Most of his works were dope-addled first-person accounts, including his masterpiece, "Fear & Loathing in Las Vegas," and on-the-road journals from the presidential campaign trails in '72 and '76.
While critics called his new and irreverent style "a breakthrough in journalism," he likened the success of his stream-of consciousness copy more closely to "falling down an elevator shaft and landing in a pool of mermaids."
I was first introduced to Thompson's work in Berkeley, Calif., where "Fear & Loathing" was on the reading list alongside "Absalom, Absalom," "The Great Gatsby," and "For Whom the Bell Tolls."
In addition to capturing the hallucinogenic experience in a way the sci-fi "Naked Lunch" and the trying-too-hard "Electric Kool-Aid Acid Test" could not, "Fear & Loathing" takes a serious look at the hell that was Vietnam, our country's jury-rigged system of maintaining order for the wealthy, and each and every person's unhealthy obsession with the American Dream.
Not to mention the thing is flat-out hilarious. Who else would drop acid to properly cover a district attorneys' anti-drug conference, and wind up writing a groundbreaking novel about it?
Hardly a one-trick pony, the Doctor of Gonzo was a writing machine for more than 40 years, producing lengthy tomes of baked brilliance.
His collected letters ("Fear and Loathing in America," "The Gonzo Letters") detail prolific correspondence with hundreds of assorted colleagues, enemies and even disgruntled readers (whom he took particular joy in responding to and berating).
They also illustrate a tireless work ethic, a mad obsession with connecting to others from the safe distance of his fortified compound in Woody Creek, Colo., and an apparent lack of need for sleep or sustenance.
That's not to say he wasn't a bad influence — he was. I never would have tried mind-altering drugs had it not been for the scene he painted in "Fear & Loathing in Las Vegas" of stumbling around the Circus Circus Hotel, unable to exit a rotating bar while nubile gymnasts flew overhead, while seeing insane images of his dead grandmother crawling up his leg with a dagger clutched in her teeth.
Writing for Rolling Stone, Thompson grew famous during a time of turmoil after Vietnam and during the height of Watergate. At Rolling Stone, Thompson was the class clown on the press bus, the pit bull in the room for the strange and irreverent.
Though never a hippie himself (more a beatnik, but also a member of the NRA), he chronicled the sad loss of '60s ideals, and the beginning of an era of corporate greed — hoping the suited bastards would be "beaten like gongs."
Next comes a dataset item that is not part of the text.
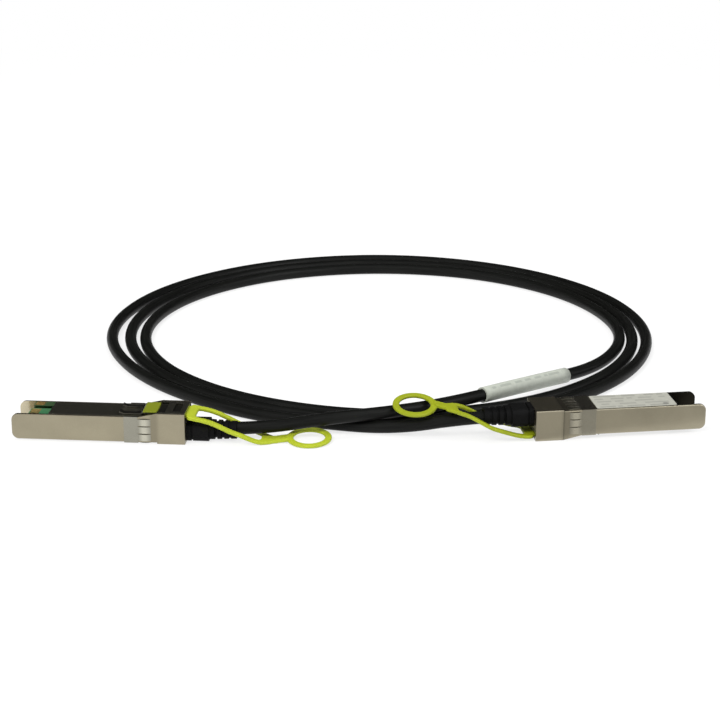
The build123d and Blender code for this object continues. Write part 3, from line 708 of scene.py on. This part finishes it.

In a letter to his Random House editor in 1970, he described the government as a group of mean-spirited idiots who "made democracy work by beating us all stupid with a series of billion-dollar hypes they call Defense Contracts, Special Subsidies and 'emergency tax breaks' for anybody with the grease to hire a Congressman." Sound familiar?
Larger than life, Thompson was portrayed by cartoonist Garry Trudeau as the zonked-out expatriate Duke, and his film incarnations were performed by the likes of Bill Murray and Johnny Depp. He was a public nuisance and — to put it bluntly — rude, compulsive, loaded and often belligerent. He was also smart as the dickens. He rode with Hell's Angels, partied with Gary Hart, President Carter, George McGovern and Warren Beatty.
Though his attention span waned in later years (as did his output), his writing was sharp as a shiv, lampooning the Bush juggernaut, cultural trends, even sporting events for ESPN.
I saw Thompson in person only once, in 1985 at the Student Center at Berkeley, where each of us paid $15 to hear him speak and take questions. We waited over two hours before a blotto Thompson arrived.
As instructed, a bottle of Wild Turkey was propped on the podium, along with several vials from the chem lab. Thompson took a few swigs and grumbled for a while until the boos rained down. He then berated a few students who had had the guts to ask him questions.
"Have you read my books!?" he yelled at one underclassman. "Well, what the hell did you expect?"
Worth every penny.
The man's excess was about freedom — the freedom to spew obscenity-laced tirades at war-mongering politicos, the freedom to shoot golf balls with your AK-47, the freedom to live off the grid, on mescaline, counter to the culture, three sheets to the wind — and ultimately to live large, and even take your own life, if need be.
Salud, Good Doctor. I'm sure it will be weirder and to your liking on the other side.